As a kid I grew up hearing, what is now considered extremely politically incorrect today, “Pollock jokes”. Even the term is wrong, but back then, being of Polish decent, it seemed okay. No, it wasn’t even okay back then, but I was a kid and it didn’t fully register in my mind.
From my Dad’s side of the family you could say that I’ve got 50% Polish ancestry in me. According to my relatives, my Grandfather moved her from Poland with his wife, my Grandmother. So that would make my Dad full Polish, though he was born in the US. And in turn, that makes me half Polish, or so you could say. More on that in some other article….
My Dad had a slew of these types of jokes at the ready. He even had some props. With my last name, it made it so easy. And despite knowing it was wrong, both then and now, these inappropriate jokes gave me an incredible gift. Perhaps you can call it thick skin, but I prefer saying, ‘these little jokes and inappropriate things being said around me, gave me the ability to laugh at myself’.

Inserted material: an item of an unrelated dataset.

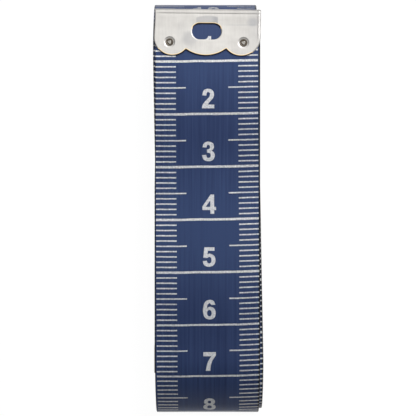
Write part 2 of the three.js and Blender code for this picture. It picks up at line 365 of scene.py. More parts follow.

This is a memory post, one of those moments in life that I can look back on and remember some moment in my life. However, once I typed out the joke that I recalled so vividly, I realized that many people would probably take it the wrong way, and rightfully so. Instead, I started to question why the jokes he’d spout off weren’t considered bad to me, but a fond memory. That’s when I discovered, in his own way, my Dad gave me something I didn’t fully recognize … until just now.
My Dad passed away when I was eighteen. He smoke and drank way to much, it wasn’t until I was in my mid twenties that I discovered my Dad was illiterate. He couldn’t read or write anything but numbers. My Mom and he had a system where she helped him get through exams, manuals, and other things. She admitted to me that when I was a baby, she’d go to the mill he worked at to read the manuals for the machines he worked on so he could learn to use them. An odd, but pretty romantic thing to do for someone in your life.
My Dad was also funny, though the alcohol made him a funny drunk, which then turned to a sad drunk, he could always laugh at things even when he was sober. The jokes about his Polish ancestry was just one more way he could poke fun at himself and with that, perhaps for him this was what some call self-defeating, it allowed me to learn to laugh at myself. Not to take things to harshly and to let some things slide right off my shoulders.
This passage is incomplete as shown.